If this book encourages the readers to look within themselves, and to begin to think about what they can do to educate themselves on how to help those around them more effectively, then I feel my goal has been met. If it evokes a strong emotion or reaction, whether positive or seems to be negative, that is good, because it has made the reader think.

Stephanie

Wednesday, August 8, 2007

Baby Steps and GIANT Steps

On very rare occasions, the kids mom will call. She calls from different phones (whoever will let her use one) and usually it is to rip into Turk about something she has dreamed up in her drunken state.

Not long ago she called and asked to talk to her 10 year old daughter Marquel. She evidently asked Marquel if she had any money she could send, because Turk heard her say "No, I'm saving my money for college!" and she slammed down the phone.
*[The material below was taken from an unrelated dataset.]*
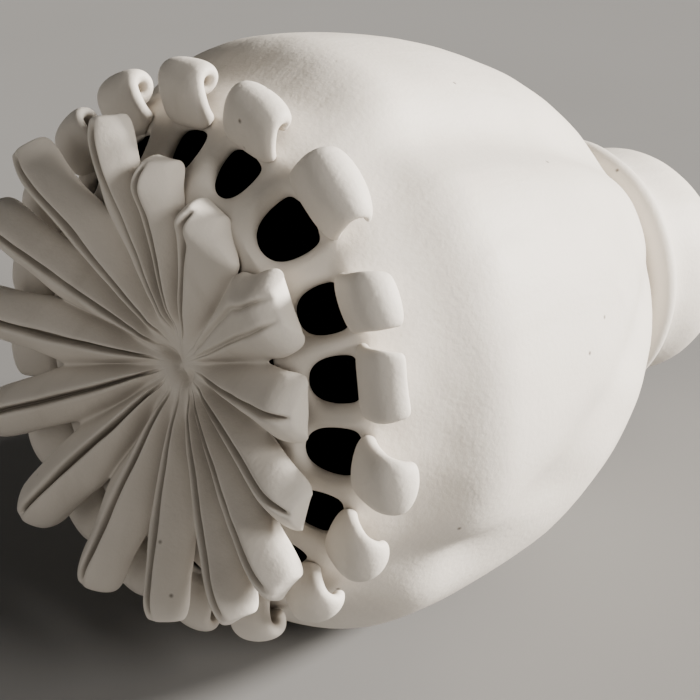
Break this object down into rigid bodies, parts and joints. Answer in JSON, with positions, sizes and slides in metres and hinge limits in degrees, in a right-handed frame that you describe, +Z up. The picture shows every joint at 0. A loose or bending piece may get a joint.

We give the kids a dollar now and then, when they do their little chores without prompting, or when they behave well. They each have a bank and Marquel is particularly proud of her little savings. She wants to be a teacher when she grows up, so we have talked about saving for college.

Anthonyione used to fold a dollar into a little square and carry it around, sometimes for days until it disappeared. Even she is now giving me her folded up dollars to put in her bank.

While driving by a drive-up bank, Charlie asked me what that was. I explained that is was a bank and that was where you put your money. "So they can spend it?" he asked. I said no, they would keep it safe for him. At 5 years of age, he is learning too that his money goes in his bank.

Sometimes progress comes with little baby steps, and sometimes we see the GIANT steps!